▸ **EXERCISE DESCRIPTION**
From the listing below, copy only the lines from the line that contains "Reconstruct the object" to the line that contains "header_ring = 1.75; // [1.5:0.05:1.9]", counting those two lines as part of the copy.

▸ **INFORMATION SUPPLIED**
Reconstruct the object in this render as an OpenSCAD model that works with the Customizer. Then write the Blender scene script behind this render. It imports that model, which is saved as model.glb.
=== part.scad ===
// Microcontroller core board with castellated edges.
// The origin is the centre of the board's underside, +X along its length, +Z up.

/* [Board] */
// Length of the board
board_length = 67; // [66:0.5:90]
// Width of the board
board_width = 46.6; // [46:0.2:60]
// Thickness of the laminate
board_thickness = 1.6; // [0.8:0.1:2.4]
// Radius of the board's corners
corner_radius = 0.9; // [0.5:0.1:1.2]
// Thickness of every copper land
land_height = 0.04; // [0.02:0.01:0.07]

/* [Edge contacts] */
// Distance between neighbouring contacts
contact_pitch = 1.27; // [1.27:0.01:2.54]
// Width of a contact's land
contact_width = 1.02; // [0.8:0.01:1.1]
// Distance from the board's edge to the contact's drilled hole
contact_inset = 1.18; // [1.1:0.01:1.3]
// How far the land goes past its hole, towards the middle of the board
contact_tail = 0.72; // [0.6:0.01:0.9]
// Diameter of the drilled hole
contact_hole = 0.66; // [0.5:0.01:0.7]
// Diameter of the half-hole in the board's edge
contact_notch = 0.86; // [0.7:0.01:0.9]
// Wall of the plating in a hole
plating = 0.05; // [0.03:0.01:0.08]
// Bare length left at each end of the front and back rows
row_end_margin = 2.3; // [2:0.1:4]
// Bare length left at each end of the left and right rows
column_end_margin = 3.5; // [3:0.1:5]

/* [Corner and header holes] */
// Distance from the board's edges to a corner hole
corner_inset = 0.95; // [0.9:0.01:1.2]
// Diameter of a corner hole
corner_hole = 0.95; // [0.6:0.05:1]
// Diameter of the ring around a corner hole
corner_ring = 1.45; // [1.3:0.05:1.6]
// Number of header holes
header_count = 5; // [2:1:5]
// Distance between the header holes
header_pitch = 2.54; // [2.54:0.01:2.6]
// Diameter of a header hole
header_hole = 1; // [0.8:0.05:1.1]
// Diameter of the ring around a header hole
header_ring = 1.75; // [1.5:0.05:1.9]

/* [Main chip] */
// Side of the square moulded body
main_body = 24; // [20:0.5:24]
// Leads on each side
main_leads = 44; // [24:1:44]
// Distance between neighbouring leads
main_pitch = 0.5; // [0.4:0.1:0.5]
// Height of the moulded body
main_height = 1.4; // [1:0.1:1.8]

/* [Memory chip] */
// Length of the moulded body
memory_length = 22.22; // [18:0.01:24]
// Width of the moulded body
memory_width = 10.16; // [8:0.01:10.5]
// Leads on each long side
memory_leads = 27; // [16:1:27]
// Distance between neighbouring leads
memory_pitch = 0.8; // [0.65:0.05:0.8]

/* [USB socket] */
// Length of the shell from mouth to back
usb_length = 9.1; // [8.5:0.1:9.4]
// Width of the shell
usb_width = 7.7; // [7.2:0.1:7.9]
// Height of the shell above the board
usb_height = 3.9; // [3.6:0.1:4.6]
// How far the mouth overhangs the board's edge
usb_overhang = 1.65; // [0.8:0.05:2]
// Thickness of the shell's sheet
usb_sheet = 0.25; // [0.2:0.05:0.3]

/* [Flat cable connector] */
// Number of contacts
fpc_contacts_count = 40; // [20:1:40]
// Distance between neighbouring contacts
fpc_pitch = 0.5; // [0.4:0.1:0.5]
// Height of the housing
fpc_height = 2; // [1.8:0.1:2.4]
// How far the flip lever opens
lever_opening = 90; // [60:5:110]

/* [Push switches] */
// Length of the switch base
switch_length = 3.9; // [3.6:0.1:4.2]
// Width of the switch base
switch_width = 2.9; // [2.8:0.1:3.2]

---

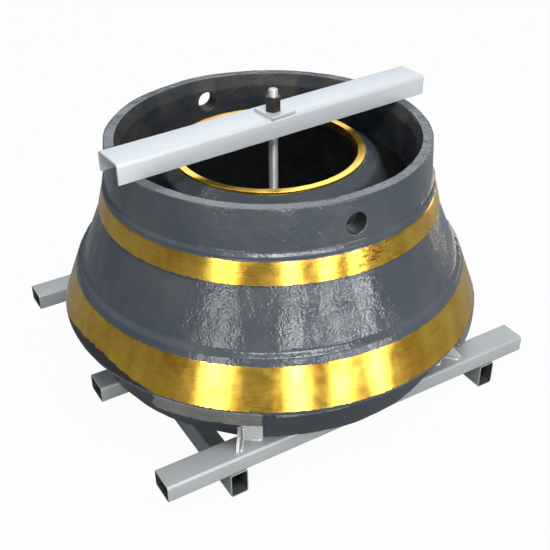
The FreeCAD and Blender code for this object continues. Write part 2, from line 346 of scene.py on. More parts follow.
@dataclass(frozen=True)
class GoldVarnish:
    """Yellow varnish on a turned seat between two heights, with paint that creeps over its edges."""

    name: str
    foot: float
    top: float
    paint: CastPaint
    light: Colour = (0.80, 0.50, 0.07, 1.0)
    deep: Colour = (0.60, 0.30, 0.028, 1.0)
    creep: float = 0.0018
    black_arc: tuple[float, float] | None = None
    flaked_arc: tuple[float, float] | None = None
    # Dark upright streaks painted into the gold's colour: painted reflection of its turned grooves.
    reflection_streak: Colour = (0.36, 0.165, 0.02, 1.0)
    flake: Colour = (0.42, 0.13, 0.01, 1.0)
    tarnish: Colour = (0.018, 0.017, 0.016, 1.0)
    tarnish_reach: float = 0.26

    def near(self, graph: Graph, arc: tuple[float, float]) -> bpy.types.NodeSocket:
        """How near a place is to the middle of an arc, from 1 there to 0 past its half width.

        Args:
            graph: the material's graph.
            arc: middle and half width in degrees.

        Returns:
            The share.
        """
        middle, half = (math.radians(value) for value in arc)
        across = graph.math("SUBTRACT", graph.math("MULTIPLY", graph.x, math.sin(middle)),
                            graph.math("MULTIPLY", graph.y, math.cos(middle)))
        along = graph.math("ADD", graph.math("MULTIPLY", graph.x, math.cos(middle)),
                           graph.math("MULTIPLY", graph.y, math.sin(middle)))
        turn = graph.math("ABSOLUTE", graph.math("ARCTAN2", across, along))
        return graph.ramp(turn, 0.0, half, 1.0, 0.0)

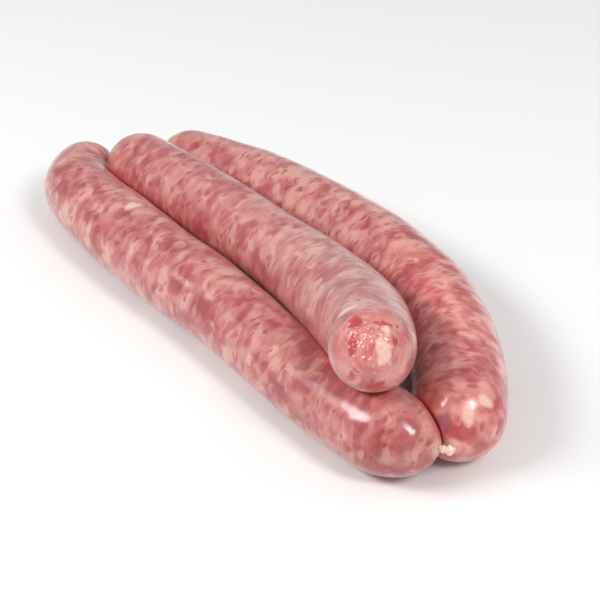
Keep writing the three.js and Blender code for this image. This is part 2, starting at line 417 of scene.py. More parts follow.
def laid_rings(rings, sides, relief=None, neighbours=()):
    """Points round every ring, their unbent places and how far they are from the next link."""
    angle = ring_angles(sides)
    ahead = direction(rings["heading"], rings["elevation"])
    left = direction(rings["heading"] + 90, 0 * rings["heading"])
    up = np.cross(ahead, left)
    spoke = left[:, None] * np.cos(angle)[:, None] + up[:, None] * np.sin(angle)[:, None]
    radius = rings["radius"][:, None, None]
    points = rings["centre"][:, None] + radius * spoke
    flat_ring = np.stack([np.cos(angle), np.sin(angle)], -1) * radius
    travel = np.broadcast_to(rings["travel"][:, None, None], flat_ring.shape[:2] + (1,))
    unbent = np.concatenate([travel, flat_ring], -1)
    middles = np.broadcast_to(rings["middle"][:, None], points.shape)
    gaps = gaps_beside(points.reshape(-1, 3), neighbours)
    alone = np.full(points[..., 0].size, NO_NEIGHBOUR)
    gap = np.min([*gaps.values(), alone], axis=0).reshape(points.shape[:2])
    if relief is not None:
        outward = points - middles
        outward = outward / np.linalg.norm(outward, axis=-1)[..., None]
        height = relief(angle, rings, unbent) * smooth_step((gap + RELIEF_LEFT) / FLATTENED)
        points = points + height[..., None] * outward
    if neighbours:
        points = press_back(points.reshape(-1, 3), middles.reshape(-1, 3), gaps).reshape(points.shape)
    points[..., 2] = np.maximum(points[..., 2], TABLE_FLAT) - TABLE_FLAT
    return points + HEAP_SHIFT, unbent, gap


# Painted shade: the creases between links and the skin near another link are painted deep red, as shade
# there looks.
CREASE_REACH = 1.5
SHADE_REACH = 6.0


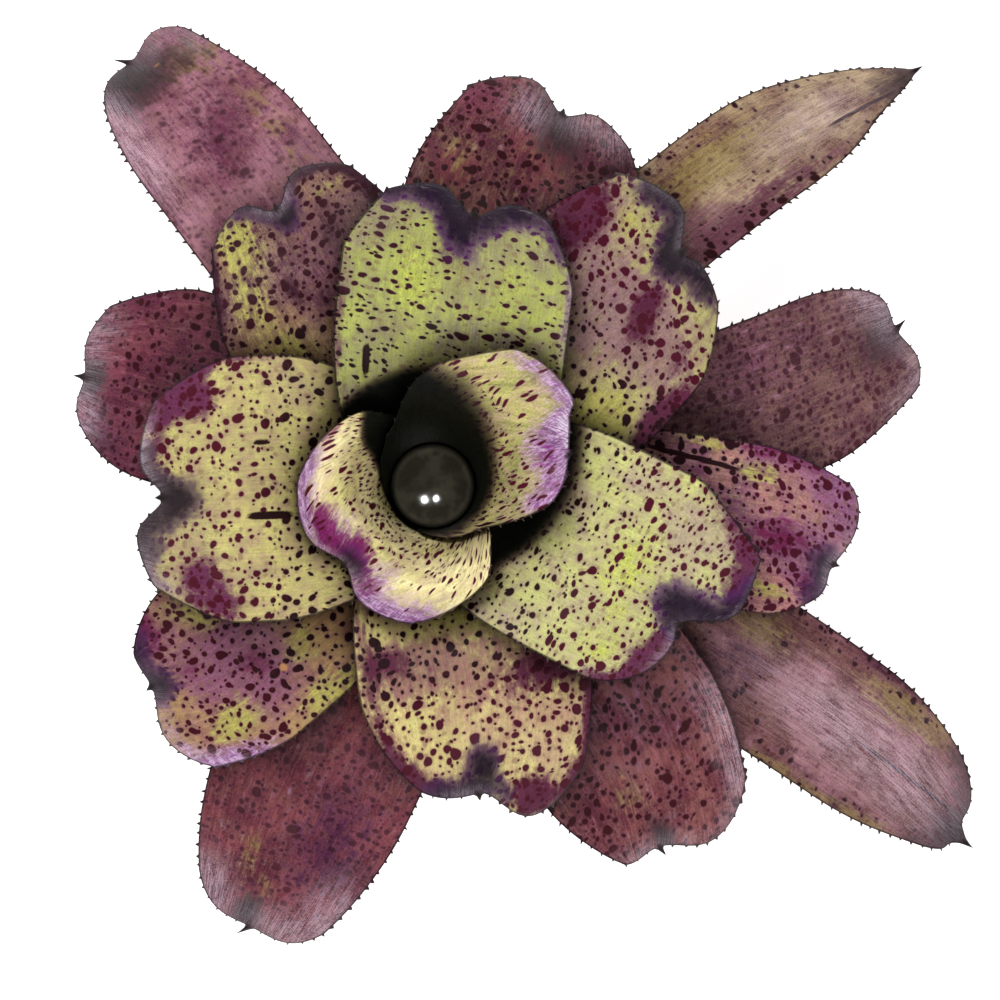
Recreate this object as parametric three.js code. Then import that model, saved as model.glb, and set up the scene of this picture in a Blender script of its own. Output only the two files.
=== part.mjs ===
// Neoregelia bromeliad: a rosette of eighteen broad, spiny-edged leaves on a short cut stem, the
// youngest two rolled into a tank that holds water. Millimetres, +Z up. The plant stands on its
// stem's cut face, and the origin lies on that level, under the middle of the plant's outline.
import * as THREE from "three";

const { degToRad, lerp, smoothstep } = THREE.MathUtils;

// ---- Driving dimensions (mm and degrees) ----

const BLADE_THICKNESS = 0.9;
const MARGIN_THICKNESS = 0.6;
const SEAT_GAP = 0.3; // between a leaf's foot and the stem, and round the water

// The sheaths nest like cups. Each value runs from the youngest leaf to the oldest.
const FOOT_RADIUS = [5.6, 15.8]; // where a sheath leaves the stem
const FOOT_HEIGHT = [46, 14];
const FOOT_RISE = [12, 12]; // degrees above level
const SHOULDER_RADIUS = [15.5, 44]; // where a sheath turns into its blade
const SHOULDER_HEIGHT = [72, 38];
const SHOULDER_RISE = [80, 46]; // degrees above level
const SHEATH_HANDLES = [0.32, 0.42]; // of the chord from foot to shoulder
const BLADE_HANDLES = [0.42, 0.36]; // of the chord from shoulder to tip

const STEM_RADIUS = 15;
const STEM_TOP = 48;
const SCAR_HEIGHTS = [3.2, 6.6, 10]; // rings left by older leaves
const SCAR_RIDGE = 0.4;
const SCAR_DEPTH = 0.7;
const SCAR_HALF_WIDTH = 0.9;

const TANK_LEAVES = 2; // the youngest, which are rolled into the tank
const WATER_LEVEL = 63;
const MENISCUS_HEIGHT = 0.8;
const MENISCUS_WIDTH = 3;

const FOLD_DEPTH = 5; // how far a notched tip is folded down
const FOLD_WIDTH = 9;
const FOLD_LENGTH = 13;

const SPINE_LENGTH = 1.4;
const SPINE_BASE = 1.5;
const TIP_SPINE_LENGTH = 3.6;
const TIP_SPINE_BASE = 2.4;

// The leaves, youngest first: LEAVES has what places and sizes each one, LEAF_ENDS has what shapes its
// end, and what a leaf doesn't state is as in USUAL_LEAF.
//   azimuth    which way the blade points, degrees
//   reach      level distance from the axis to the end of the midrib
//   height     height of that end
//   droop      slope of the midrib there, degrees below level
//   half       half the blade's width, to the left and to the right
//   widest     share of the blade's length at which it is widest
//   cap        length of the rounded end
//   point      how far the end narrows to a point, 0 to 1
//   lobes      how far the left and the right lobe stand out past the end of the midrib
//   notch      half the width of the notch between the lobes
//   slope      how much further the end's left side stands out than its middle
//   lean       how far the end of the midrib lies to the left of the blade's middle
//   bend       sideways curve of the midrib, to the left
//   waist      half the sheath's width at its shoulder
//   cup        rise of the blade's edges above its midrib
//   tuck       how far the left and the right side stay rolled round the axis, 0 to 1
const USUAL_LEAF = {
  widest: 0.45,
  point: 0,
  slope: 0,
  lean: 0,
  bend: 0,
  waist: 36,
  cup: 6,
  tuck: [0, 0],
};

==

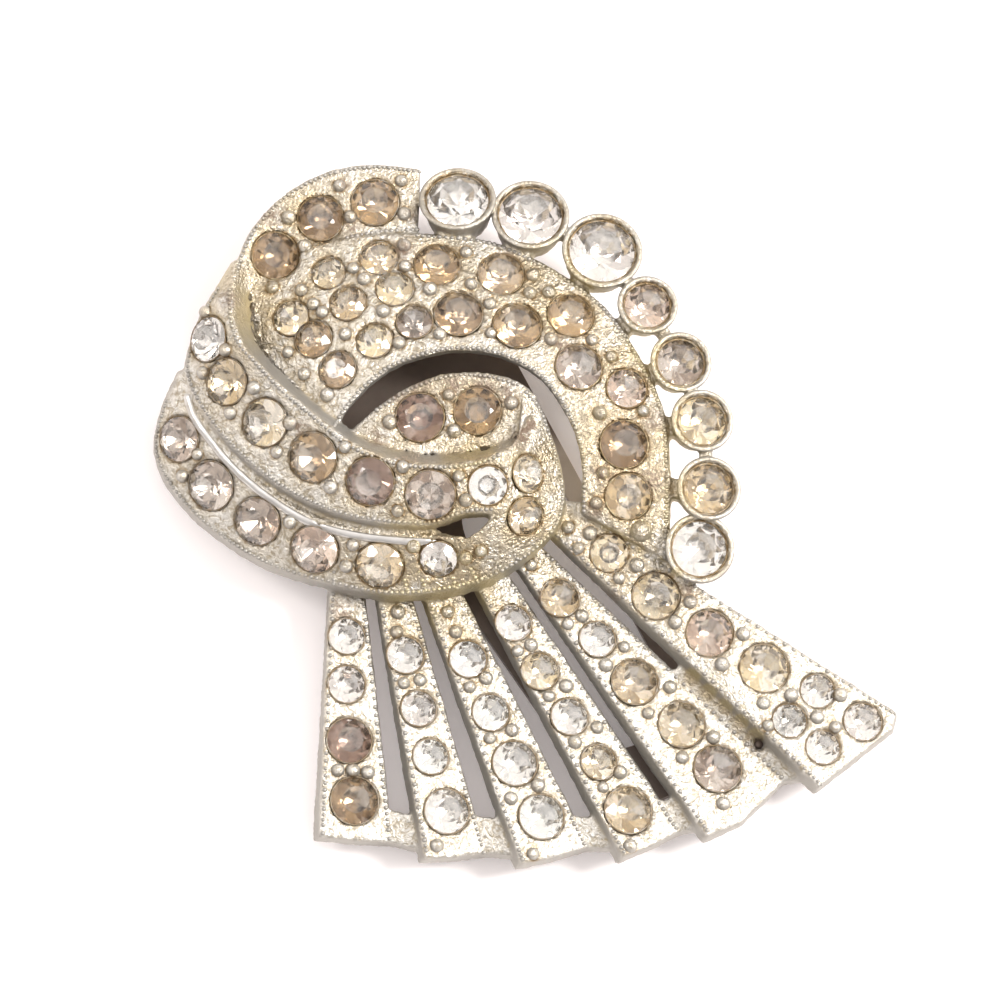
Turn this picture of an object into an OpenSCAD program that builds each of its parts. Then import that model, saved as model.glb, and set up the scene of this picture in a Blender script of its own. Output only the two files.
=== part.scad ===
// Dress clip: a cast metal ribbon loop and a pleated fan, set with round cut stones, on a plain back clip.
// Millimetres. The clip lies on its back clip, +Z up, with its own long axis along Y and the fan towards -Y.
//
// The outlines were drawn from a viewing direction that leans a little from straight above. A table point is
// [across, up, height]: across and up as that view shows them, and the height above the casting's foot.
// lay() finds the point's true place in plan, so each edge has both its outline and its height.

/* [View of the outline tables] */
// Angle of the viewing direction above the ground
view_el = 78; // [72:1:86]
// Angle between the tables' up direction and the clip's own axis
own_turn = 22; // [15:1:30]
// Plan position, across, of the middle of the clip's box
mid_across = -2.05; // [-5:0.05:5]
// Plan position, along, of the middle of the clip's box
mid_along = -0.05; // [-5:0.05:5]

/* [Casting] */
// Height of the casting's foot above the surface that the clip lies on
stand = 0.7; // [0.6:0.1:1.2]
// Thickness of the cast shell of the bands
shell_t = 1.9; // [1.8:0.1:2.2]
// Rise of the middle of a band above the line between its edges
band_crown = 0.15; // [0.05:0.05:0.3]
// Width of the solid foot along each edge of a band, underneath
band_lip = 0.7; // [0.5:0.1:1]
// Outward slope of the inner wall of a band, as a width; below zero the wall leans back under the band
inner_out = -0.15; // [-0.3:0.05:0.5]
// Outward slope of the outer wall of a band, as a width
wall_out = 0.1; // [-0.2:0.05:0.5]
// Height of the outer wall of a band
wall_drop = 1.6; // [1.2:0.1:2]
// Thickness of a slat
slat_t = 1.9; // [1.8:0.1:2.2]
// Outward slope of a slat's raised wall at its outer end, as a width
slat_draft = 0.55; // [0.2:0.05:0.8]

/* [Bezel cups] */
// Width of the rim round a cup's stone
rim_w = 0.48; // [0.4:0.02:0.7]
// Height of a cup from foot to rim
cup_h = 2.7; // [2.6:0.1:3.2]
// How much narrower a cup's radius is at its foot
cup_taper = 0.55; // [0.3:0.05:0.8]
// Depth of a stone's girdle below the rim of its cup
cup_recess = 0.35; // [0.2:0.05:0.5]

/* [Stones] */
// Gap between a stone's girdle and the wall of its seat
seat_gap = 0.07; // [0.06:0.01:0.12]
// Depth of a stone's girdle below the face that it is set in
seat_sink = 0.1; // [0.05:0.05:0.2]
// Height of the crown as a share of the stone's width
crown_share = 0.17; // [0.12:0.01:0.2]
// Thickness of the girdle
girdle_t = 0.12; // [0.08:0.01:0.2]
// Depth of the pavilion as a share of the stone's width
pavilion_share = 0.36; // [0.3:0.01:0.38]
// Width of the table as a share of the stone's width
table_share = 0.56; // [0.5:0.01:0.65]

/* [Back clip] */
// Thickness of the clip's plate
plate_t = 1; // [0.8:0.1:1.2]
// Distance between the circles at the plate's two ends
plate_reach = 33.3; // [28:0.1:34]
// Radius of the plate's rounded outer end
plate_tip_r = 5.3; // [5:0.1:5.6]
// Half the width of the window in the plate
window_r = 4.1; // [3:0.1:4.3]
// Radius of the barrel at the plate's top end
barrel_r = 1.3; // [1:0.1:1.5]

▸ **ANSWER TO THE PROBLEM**
Reconstruct the object in this render as an OpenSCAD model that works with the Customizer. Then write the Blender scene script behind this render. It imports that model, which is saved as model.glb.
=== part.scad ===
// Microcontroller core board with castellated edges.
// The origin is the centre of the board's underside, +X along its length, +Z up.

/* [Board] */
// Length of the board
board_length = 67; // [66:0.5:90]
// Width of the board
board_width = 46.6; // [46:0.2:60]
// Thickness of the laminate
board_thickness = 1.6; // [0.8:0.1:2.4]
// Radius of the board's corners
corner_radius = 0.9; // [0.5:0.1:1.2]
// Thickness of every copper land
land_height = 0.04; // [0.02:0.01:0.07]

/* [Edge contacts] */
// Distance between neighbouring contacts
contact_pitch = 1.27; // [1.27:0.01:2.54]
// Width of a contact's land
contact_width = 1.02; // [0.8:0.01:1.1]
// Distance from the board's edge to the contact's drilled hole
contact_inset = 1.18; // [1.1:0.01:1.3]
// How far the land goes past its hole, towards the middle of the board
contact_tail = 0.72; // [0.6:0.01:0.9]
// Diameter of the drilled hole
contact_hole = 0.66; // [0.5:0.01:0.7]
// Diameter of the half-hole in the board's edge
contact_notch = 0.86; // [0.7:0.01:0.9]
// Wall of the plating in a hole
plating = 0.05; // [0.03:0.01:0.08]
// Bare length left at each end of the front and back rows
row_end_margin = 2.3; // [2:0.1:4]
// Bare length left at each end of the left and right rows
column_end_margin = 3.5; // [3:0.1:5]

/* [Corner and header holes] */
// Distance from the board's edges to a corner hole
corner_inset = 0.95; // [0.9:0.01:1.2]
// Diameter of a corner hole
corner_hole = 0.95; // [0.6:0.05:1]
// Diameter of the ring around a corner hole
corner_ring = 1.45; // [1.3:0.05:1.6]
// Number of header holes
header_count = 5; // [2:1:5]
// Distance between the header holes
header_pitch = 2.54; // [2.54:0.01:2.6]
// Diameter of a header hole
header_hole = 1; // [0.8:0.05:1.1]
// Diameter of the ring around a header hole
header_ring = 1.75; // [1.5:0.05:1.9]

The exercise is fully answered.